▶ [Task to complete]
What is to be transcribed is the run of lines opening with the one that has "mesh.free()" and closing with the one that has "before = set(bpy.data.objects)", and only that run, exactly.
------ Material for the task
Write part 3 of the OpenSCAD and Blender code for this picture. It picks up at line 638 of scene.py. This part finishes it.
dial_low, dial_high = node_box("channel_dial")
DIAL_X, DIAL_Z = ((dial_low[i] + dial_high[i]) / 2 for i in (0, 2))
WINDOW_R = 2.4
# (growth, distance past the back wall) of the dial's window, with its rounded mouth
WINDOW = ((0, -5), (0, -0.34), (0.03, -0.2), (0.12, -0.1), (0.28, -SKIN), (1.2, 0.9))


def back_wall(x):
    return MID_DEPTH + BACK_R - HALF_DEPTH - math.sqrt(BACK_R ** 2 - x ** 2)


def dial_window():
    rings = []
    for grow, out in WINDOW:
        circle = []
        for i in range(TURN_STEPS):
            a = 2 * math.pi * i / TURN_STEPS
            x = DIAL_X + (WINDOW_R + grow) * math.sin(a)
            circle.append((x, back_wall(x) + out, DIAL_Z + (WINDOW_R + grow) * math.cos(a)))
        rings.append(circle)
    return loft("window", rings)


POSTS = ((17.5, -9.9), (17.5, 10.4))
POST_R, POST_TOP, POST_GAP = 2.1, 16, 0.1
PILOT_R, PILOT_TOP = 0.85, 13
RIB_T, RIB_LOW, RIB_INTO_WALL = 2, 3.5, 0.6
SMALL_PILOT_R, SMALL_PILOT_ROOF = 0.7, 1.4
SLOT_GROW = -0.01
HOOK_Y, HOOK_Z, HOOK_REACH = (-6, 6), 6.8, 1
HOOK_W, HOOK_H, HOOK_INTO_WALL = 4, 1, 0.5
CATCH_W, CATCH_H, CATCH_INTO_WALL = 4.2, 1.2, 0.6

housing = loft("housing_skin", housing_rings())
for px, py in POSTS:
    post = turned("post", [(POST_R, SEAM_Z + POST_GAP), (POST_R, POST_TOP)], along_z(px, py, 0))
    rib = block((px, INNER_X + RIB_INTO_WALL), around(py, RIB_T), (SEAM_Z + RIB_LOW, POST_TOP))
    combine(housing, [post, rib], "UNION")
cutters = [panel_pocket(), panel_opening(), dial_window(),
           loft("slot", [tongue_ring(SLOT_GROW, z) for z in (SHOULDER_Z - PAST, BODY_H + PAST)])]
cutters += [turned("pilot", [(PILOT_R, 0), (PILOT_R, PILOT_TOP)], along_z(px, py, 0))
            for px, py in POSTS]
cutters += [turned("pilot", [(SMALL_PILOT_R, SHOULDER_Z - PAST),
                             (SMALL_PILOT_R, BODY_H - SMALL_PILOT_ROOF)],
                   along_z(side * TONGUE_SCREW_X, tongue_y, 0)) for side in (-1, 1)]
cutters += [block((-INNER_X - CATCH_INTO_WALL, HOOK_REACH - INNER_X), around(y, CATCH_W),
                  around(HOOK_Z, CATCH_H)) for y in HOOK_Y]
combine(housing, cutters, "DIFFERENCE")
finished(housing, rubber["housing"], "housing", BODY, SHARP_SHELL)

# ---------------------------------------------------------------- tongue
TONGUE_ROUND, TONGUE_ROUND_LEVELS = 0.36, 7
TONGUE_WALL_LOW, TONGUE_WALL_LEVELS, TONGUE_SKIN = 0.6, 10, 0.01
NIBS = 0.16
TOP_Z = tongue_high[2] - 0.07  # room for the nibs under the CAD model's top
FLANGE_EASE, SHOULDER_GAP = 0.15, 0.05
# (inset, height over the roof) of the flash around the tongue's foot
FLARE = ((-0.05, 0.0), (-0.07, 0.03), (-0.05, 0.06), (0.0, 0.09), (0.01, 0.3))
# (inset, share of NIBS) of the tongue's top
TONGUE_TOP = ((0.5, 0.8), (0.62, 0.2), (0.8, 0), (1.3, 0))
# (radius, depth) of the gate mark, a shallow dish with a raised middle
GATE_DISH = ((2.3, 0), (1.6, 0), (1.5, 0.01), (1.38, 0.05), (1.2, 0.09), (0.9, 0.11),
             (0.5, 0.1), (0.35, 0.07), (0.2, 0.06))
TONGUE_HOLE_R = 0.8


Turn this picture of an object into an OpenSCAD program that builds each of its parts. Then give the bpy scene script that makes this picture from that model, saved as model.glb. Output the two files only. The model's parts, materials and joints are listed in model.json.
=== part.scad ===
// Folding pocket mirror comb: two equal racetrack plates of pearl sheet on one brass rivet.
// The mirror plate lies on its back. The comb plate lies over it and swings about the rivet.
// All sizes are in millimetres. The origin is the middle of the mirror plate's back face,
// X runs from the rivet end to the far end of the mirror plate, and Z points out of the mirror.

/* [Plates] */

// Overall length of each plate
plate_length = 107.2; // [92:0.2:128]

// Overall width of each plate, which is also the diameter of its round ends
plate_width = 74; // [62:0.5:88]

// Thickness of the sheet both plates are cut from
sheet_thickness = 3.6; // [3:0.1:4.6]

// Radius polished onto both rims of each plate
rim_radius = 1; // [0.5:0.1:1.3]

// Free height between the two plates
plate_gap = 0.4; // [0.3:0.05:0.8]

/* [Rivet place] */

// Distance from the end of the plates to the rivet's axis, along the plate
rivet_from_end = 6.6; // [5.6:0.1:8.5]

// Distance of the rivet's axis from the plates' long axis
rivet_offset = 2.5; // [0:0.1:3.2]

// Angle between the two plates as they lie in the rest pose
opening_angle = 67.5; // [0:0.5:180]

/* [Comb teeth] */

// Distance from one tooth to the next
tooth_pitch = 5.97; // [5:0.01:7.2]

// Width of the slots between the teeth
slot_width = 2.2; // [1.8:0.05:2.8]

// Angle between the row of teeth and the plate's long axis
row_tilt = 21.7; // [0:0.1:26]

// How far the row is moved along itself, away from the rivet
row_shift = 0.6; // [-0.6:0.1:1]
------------
------ Material for the task
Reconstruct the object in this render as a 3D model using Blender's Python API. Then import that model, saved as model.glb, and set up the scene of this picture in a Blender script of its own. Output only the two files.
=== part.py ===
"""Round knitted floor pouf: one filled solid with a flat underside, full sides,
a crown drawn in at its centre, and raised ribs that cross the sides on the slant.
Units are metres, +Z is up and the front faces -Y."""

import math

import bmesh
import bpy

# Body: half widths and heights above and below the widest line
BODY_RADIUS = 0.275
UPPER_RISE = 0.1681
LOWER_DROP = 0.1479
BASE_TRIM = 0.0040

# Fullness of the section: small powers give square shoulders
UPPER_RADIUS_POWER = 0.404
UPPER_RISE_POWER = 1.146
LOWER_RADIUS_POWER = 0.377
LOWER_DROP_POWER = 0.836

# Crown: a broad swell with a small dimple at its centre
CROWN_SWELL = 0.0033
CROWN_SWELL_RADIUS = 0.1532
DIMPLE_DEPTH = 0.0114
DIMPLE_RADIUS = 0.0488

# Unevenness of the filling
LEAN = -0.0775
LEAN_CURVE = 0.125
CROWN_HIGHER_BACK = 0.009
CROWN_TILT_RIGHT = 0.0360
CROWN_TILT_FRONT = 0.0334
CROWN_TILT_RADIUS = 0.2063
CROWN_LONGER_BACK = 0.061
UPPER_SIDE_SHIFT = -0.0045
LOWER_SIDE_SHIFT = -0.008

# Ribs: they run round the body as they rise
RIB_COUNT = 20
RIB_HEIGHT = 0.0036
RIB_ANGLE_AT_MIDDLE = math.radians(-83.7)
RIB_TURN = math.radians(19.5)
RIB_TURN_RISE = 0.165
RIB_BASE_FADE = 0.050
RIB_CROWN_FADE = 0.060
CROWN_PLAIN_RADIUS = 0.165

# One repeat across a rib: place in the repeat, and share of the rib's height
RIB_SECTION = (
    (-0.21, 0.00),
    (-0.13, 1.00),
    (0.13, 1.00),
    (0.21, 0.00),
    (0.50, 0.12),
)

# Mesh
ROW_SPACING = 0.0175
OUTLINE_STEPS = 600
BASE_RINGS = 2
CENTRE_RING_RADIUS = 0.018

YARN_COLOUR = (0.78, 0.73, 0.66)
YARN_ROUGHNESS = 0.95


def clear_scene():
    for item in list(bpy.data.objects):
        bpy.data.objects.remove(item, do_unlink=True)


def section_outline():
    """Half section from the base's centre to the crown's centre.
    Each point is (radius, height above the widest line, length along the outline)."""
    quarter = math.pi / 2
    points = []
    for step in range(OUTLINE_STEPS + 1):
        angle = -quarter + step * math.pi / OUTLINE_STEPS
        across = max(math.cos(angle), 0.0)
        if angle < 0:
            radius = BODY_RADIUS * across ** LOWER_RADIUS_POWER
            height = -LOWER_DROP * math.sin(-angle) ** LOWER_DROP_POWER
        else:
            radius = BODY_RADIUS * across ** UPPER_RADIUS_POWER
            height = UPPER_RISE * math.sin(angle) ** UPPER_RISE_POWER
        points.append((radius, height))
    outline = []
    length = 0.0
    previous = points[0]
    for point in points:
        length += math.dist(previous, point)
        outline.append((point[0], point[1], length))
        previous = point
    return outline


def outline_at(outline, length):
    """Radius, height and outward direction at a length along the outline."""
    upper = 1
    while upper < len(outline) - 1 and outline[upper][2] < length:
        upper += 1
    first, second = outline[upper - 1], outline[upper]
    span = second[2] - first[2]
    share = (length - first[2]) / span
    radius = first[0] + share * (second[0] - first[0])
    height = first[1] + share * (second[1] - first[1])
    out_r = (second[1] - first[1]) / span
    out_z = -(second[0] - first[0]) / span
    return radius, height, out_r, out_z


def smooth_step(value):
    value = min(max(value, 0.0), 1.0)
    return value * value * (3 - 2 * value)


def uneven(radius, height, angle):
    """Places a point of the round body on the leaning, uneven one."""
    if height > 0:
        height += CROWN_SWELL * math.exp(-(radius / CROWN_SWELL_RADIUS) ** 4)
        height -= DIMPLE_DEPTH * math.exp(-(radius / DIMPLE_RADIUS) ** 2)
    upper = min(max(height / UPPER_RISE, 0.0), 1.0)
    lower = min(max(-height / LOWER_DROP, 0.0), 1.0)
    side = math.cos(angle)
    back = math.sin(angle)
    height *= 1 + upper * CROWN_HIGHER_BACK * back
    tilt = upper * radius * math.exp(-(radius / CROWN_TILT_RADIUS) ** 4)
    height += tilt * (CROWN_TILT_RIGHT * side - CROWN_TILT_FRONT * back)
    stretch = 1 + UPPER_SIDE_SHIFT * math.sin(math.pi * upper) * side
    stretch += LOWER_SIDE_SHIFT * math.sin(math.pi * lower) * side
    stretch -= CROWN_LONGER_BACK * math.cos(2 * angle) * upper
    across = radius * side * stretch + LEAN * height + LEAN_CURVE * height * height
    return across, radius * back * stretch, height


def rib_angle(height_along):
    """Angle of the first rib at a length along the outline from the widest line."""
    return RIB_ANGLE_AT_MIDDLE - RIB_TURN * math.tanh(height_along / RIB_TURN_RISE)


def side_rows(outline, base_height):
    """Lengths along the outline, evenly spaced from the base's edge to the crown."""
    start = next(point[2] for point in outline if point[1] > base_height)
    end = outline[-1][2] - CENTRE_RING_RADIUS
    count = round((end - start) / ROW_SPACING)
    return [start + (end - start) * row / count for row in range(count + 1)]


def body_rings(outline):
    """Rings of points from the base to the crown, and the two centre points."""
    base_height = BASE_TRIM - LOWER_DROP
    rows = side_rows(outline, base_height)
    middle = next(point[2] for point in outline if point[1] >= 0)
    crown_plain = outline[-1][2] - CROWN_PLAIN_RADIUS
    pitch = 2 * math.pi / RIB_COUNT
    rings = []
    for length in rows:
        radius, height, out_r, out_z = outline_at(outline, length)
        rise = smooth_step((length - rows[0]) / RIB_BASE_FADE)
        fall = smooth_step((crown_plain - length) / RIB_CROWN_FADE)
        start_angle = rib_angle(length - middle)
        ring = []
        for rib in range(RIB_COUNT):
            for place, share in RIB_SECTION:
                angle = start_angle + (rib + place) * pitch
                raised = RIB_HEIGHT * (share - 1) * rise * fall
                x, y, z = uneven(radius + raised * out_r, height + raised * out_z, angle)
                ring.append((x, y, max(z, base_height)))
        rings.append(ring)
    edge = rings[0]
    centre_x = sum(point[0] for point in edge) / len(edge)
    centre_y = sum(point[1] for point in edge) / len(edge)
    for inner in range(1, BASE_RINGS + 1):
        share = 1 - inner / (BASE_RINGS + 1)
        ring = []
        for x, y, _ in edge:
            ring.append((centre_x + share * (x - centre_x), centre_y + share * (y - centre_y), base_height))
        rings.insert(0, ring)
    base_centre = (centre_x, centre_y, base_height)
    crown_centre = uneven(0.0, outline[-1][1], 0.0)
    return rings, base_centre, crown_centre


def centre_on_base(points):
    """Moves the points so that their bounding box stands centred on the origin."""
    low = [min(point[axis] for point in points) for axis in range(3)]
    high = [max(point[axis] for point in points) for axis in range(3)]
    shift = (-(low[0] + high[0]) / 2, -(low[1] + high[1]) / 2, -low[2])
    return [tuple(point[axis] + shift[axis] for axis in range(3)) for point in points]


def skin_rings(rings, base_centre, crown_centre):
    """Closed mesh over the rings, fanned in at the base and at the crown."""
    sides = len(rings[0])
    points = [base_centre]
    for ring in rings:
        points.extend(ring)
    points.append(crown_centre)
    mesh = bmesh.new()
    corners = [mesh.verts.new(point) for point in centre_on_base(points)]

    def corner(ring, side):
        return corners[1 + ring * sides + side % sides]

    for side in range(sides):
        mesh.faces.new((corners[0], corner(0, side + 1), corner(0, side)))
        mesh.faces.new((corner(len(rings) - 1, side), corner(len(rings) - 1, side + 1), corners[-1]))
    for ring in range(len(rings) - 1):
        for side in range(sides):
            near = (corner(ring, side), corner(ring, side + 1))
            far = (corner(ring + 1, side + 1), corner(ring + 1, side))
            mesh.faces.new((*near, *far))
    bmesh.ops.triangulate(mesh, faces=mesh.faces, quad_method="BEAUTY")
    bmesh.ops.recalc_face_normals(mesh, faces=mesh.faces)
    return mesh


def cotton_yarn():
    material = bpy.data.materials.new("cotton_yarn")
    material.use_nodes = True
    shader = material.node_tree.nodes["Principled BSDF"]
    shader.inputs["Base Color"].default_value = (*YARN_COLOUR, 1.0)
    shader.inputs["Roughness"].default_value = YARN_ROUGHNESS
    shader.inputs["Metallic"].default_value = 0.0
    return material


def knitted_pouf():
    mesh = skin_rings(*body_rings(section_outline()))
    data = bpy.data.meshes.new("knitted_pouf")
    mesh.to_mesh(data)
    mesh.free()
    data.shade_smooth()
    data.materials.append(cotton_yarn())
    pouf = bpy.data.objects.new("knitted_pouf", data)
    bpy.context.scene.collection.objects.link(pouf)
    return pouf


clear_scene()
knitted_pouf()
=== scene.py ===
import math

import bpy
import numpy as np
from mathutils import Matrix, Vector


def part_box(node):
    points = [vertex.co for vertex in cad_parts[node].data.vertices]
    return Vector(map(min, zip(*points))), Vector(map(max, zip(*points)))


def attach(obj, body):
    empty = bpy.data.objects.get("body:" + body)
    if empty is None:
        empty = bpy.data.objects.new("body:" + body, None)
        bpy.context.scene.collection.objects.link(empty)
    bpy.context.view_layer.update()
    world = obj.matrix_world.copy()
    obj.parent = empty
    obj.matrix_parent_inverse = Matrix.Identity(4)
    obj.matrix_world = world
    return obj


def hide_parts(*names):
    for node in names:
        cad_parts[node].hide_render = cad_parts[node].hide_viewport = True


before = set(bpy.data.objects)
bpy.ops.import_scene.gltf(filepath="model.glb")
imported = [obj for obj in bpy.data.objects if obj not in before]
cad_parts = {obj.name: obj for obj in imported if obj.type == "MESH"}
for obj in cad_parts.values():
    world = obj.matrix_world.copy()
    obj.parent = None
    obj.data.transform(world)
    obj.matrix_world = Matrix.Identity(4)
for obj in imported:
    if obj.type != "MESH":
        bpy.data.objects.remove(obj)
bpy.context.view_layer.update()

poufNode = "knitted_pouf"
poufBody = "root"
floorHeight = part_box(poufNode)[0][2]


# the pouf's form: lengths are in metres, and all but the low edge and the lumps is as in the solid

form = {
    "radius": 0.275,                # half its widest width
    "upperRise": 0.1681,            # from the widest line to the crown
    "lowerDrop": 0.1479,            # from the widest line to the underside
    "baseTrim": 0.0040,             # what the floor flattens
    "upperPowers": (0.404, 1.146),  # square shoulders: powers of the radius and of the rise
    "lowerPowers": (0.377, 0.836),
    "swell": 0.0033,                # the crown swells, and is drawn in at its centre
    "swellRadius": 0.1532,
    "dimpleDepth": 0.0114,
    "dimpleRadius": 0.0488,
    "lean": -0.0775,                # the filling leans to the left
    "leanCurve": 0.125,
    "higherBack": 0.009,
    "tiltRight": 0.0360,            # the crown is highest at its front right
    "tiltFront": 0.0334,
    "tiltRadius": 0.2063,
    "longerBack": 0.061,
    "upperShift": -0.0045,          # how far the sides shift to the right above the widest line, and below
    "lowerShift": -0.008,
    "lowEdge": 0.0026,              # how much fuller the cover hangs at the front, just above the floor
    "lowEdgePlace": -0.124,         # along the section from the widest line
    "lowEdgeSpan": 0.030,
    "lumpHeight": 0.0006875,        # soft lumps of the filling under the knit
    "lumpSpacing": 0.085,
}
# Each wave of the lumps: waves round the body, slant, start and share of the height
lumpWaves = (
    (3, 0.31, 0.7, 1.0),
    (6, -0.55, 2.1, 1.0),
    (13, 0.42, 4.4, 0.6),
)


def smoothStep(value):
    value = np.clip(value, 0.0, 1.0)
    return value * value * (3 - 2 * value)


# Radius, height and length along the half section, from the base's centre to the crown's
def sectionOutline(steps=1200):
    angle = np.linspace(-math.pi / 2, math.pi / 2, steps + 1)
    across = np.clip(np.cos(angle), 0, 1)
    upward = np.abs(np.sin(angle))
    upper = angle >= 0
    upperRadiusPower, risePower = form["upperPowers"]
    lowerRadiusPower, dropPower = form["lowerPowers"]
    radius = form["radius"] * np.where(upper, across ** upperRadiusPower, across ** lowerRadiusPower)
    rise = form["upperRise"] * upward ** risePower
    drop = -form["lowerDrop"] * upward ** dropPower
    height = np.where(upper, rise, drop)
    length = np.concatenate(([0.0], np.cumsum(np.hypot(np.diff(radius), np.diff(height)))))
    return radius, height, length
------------
▶ [Exercise result]
    mesh.free()
    data.shade_smooth()
    data.materials.append(cotton_yarn())
    pouf = bpy.data.objects.new("knitted_pouf", data)
    bpy.context.scene.collection.objects.link(pouf)
    return pouf


clear_scene()
knitted_pouf()
=== scene.py ===
import math

import bpy
import numpy as np
from mathutils import Matrix, Vector


def part_box(node):
    points = [vertex.co for vertex in cad_parts[node].data.vertices]
    return Vector(map(min, zip(*points))), Vector(map(max, zip(*points)))


def attach(obj, body):
    empty = bpy.data.objects.get("body:" + body)
    if empty is None:
        empty = bpy.data.objects.new("body:" + body, None)
        bpy.context.scene.collection.objects.link(empty)
    bpy.context.view_layer.update()
    world = obj.matrix_world.copy()
    obj.parent = empty
    obj.matrix_parent_inverse = Matrix.Identity(4)
    obj.matrix_world = world
    return obj


def hide_parts(*names):
    for node in names:
        cad_parts[node].hide_render = cad_parts[node].hide_viewport = True


before = set(bpy.data.objects)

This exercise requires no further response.